In season two, “Sleepy Hollow” had a lot of trouble writing its characters of color. Maybe the show realizes, along with Abbie, that launching into this romance would require more narrative heavy lifting for the black experience than they’ve been able to express. Maybe the writers don’t feel fully capable of handling this quite revolutionary relationship at a different level.

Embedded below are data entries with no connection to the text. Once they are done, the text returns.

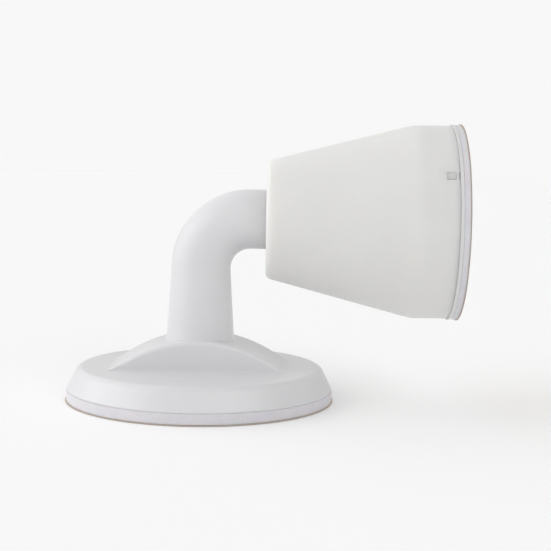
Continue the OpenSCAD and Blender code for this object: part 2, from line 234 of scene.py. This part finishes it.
class Look:
    """A material built round one Principled shader, with procedural colour, roughness and bump."""

    def __init__(self, name, colour, roughness, **sockets):
        self.material = bpy.data.materials.new(name)
        self.material.use_nodes = True
        self.tree = self.material.node_tree
        self.shader = self.tree.nodes["Principled BSDF"]
        self.shader.inputs["Base Color"].default_value = (*colour, 1)
        self.shader.inputs["Roughness"].default_value = roughness
        for socket, value in sockets.items():
            self.shader.inputs[socket.replace("_", " ")].default_value = value
        self.place = self.node("ShaderNodeTexCoord").outputs["Object"]
        self.height = None

    def node(self, kind, **settings):
        made = self.tree.nodes.new(kind)
        for key, value in settings.items():
            setattr(made, key, value)
        return made

    def link(self, source, target):
        self.tree.links.new(source, target)

    def stretched(self, scale):
        """Object coordinates multiplied by a scale for each axis."""
        mapping = self.node("ShaderNodeMapping")
        mapping.inputs["Scale"].default_value = scale
        self.link(self.place, mapping.inputs["Vector"])
        return mapping.outputs["Vector"]

    def noise(self, size, detail=3.0, roughness=0.5, stretch=(1, 1, 1)):
        """A noise field whose features are about size metres across."""
        made = self.node("ShaderNodeTexNoise")
        made.inputs["Scale"].default_value = 1
        made.inputs["Detail"].default_value = detail
        made.inputs["Roughness"].default_value = roughness
        self.link(self.stretched(tuple(s / size for s in stretch)), made.inputs["Vector"])
        return made.outputs["Fac"]

    def cells(self, size):
        """Distance from the middles of scattered cells about size metres across."""
        made = self.node("ShaderNodeTexVoronoi", feature="F1")
        made.inputs["Scale"].default_value = 1
        made.inputs["Randomness"].default_value = 1.0
        self.link(self.stretched((1 / size,) * 3), made.inputs["Vector"])
        return made.outputs["Distance"]

    def ramp(self, field, stops):
        """A field turned into grey or colour by (place, value) stops."""
        made = self.node("ShaderNodeValToRGB")
        points = made.color_ramp.elements
        while len(points) < len(stops):
            points.new(0.5)
        for point, (place, value) in zip(points, stops):
            point.position = place
            point.color = (*value, 1) if isinstance(value, tuple) else (value, value, value, 1)
        self.link(field, made.inputs["Fac"])
        return made.outputs["Color"]

    def colour(self, field, stops):
        self.link(self.ramp(field, stops), self.shader.inputs["Base Color"])

    def colour_over(self, field, stops):
        """Multiplies the colour so far by a ramp of a field."""
        mix = self.node("ShaderNodeMix", data_type="RGBA", blend_type="MULTIPLY")
        mix.inputs["Factor"].default_value = 1.0
        base = self.shader.inputs["Base Color"]
        if base.is_linked:
            self.link(base.links[0].from_socket, mix.inputs["A"])
        else:
            mix.inputs["A"].default_value = base.default_value
        self.link(self.ramp(field, stops), mix.inputs["B"])
        self.link(mix.outputs["Result"], base)

    def roughness(self, field, low, high):
        self.link(self.ramp(field, [(0.25, low), (0.75, high)]), self.shader.inputs["Roughness"])

    def bump(self, field, depth, strength=1.0):
        """Adds relief of about depth metres on top of any relief so far."""
        made = self.node("ShaderNodeBump")
        made.inputs["Strength"].default_value = strength
        made.inputs["Distance"].default_value = depth
        self.link(field, made.inputs["Height"])
        if self.height:
            self.link(self.height, made.inputs["Normal"])
        self.height = made.outputs["Normal"]
        self.link(self.height, self.shader.inputs["Normal"])


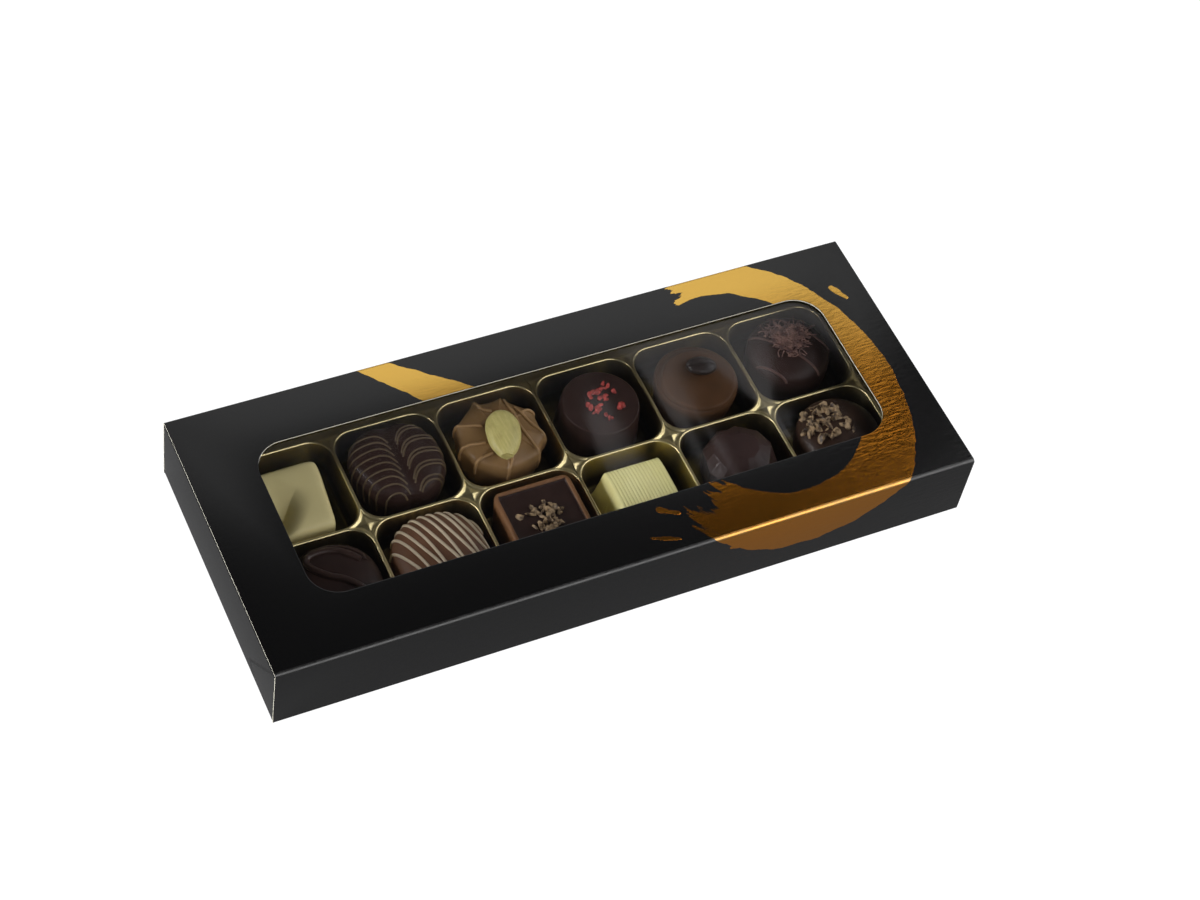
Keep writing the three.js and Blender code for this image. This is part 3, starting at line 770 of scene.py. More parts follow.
def goldMaterial(spec):
    s = Shading("goldTray")
    where = s.coords()
    clouds = s.grain(where, 90.0, 2.0)
    scuff = s.grain(s.stretched(where, (260, 260, 60)), 1.0, 1.0, 0.5)
    litShare = s.span(s.split(where)["Z"], 5.0 * mm, 14.2 * mm)  # painted shade: the gold darkens down into the deep cells
    crest = s.tint(clouds, spec["paleGold"], spec["brightGold"])
    shader = s.principled(**{
        "Base Color": s.tint(litShare, spec["shadedWallGold"], crest),
        "Metallic": 1.0,
        "Roughness": s.span(scuff, 0.3, 0.7, 0.30, 0.36),
    })
    return s.show(shader.outputs[0])


def rimDistance(x, y, centre):
    qx = abs(x - centre[0]) - (tray["pitchX"] - tray["rib"]) / 2 + tray["corner"]
    qy = abs(y - centre[1]) - (tray["pitchY"] - tray["rib"]) / 2 + tray["corner"]
    return math.hypot(max(qx, 0.0), max(qy, 0.0)) + min(max(qx, qy), 0.0) - tray["corner"]


def ridgeHeight(x, y, side):
    away = min(rimDistance(x, y, centre) for centre in cells[side])
    half = tray["rib"] / 2
    if away < half:
        lean = (half - max(away, 0.0)) / half
        return tray["crest"] - tray["ribRound"] * half * (1 - math.sqrt(max(1 - lean * lean, 0.0)))
    endX = tray["columns"] * tray["pitchX"]
    beyond = ease(max(abs(x) - endX, abs(y) - tray["pitchY"]), -2.0, 1.0)
    drop = blend(tray["dish"], tray["crest"] - tray["flange"], beyond)
    knoll = tray["knoll"] * ease(away - half, 0.7, 2.9) * (1 - ease(beyond, 0.0, 0.3))  # between four cells
    return tray["crest"] - drop * ease(away - half, 0.0, blend(0.9, 1.1, beyond)) + knoll


def cellRim(centre):
    halfX = (tray["pitchX"] - tray["rib"]) / 2
    halfY = (tray["pitchY"] - tray["rib"]) / 2
    arc = roundedLoop(centre[0] - halfX, centre[0] + halfX, centre[1] - halfY, centre[1] + halfY,
                      tray["corner"], tray["cornerSteps"])
    perCorner = tray["cornerSteps"] + 1
    rim = []
    for quarter in range(4):
        for i in range(perCorner):
            angle = (quarter + i / tray["cornerSteps"]) * math.pi / 2
            rim.append((*arc[quarter * perCorner + i], math.cos(angle), math.sin(angle)))
        start = arc[quarter * perCorner + perCorner - 1]
        end = arc[(quarter + 1) * perCorner % len(arc)]
        turn = (quarter + 1) * math.pi / 2
        for i in range(1, tray["sideSteps"]):
            share = i / tray["sideSteps"]
            rim.append((blend(start[0], end[0], share), blend(start[1], end[1], share),
                        math.cos(turn), math.sin(turn)))
    return rim


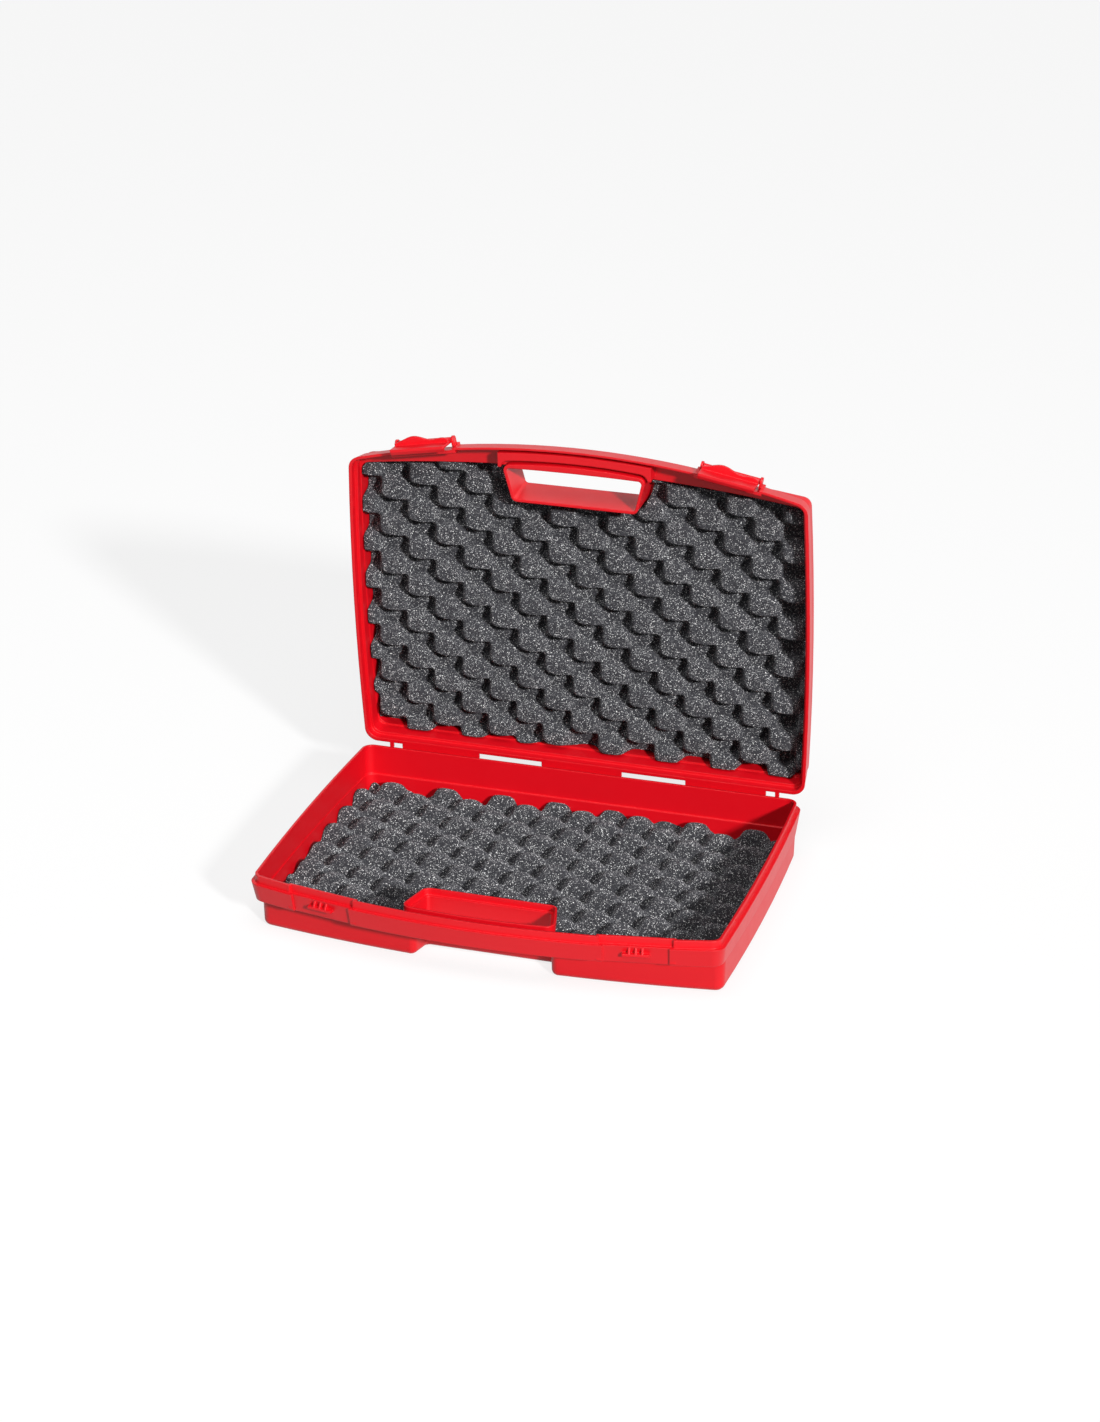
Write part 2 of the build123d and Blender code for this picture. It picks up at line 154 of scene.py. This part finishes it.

And maybe they’re preparing to do it twice over. Because along with Ichabod’s family now being totally dead, so that he lives with Abbie (platonically, even if he folds her underwear) (this show), her sister Jenny has started working closely with a childhood friend who seems to have no plot purpose aside from looking at her with undisguised longing. Jenny is black; Joe Corbin (Zach Appelman) is white. I’m more intrigued than ever to see what this show is going to do with its completely ridiculous story, because all of the smoke and mirrors of Thomas Jefferson and Betsy Ross (Nikki Reed) is a cover for the oddest set of interracial work marriages in history.